“¿Bromeas? Es tan yo”.
“Lo siento”.
Me encogí de hombros. “No tengo problemas con eso”, dije, porque pensé que eso es lo que pensaría un narcisista. Creo que a ella también le pareció bien, porque pronto decidimos tener un hijo, incluso juntos. Pasamos año y medio intentando concebir, primero por diversión con la ayuda del vino, luego como trabajo con la ayuda de aplicaciones de fertilidad, y finalmente como masoquismo financiero con la ayuda de clínicas donde a Julia le extraían óvulos, la examinaban, sometían a biopsias y drogaban mientras yo me masturbaba de vez en cuando dentro de un clóset grande.
El complejo industrial de la fertilidad —cavernoso, interminable, deshumanizador— hizo que nuestras mentes distintas divergieran aún más. La de Julia, como era su tendencia, se apretó las tuercas. Se convenció de que nunca funcionaría, de que su cuerpo no tenía remedio. Perdió cosas pequeñas (el sueño, la esperanza, la capacidad de experimentar alegría) y luego una grande (la paciencia para escucharme hablar de todas las grandes metáforas que había logrado escribir ese día) y se obsesionó con investigar la ciencia de la fertilidad, en busca de su propia cura.
Los narcisistas necesitan control, o al menos la ilusión de control, pero la infertilidad no me dio nada; es un tortuoso limbo biológico en el cual, si tienes dinero, la ciencia seguirá vendiéndote esperanza.

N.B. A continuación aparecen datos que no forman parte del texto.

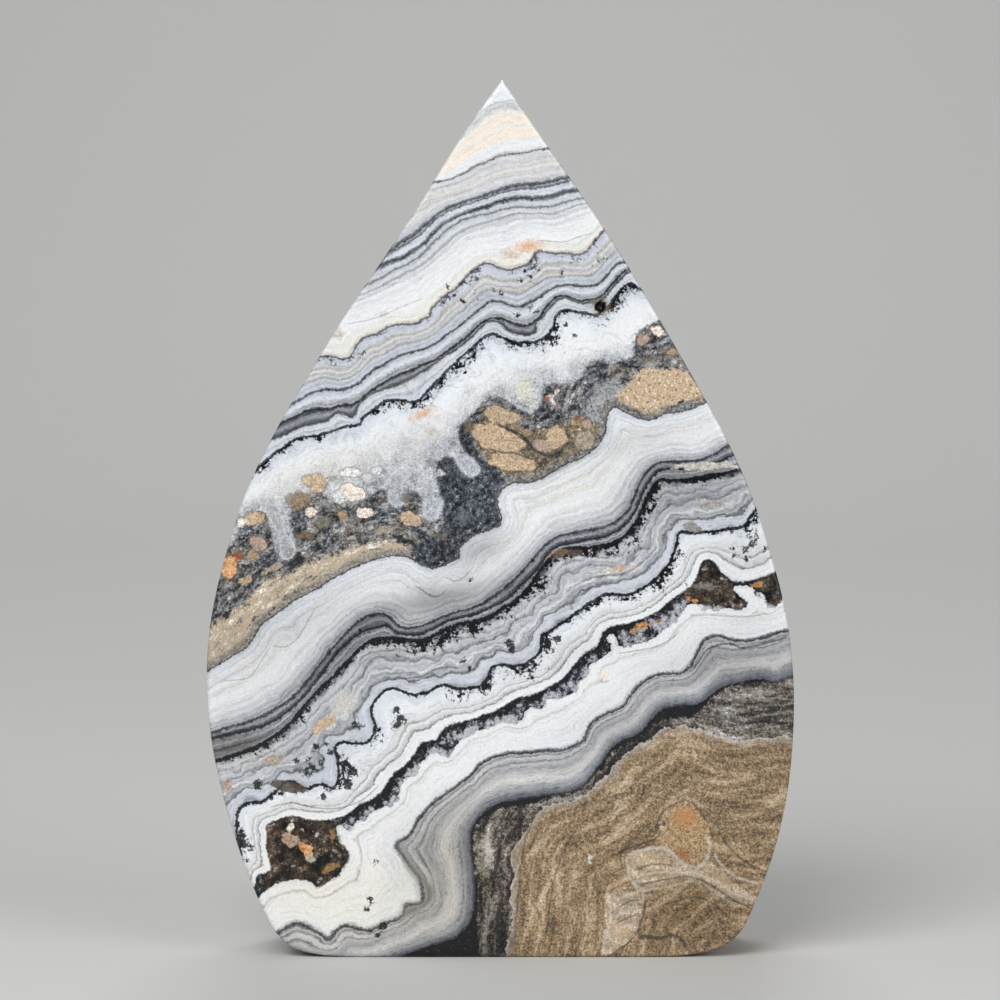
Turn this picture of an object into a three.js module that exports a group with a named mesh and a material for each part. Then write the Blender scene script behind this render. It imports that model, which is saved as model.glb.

Siempre he dado por hecho que la realidad será lo que yo quiero que sea y por eso le ofrecí poco a mi novia, solo frases trilladas de que todo iría bien. Cuando no iba bien, me escondía en mi trabajo, si se puede llamar trabajo a lo que hago durante todo el día.
“¿Qué opinas de la terapia?”, preguntó en el metro de regreso de una de nuestras incontables citas en la clínica de fertilidad.
“Siempre he pensado que sería bueno en eso”, le dije. “Pero no tengo la paciencia”.
“Me refiero a que vayamos nosotros”, agregó.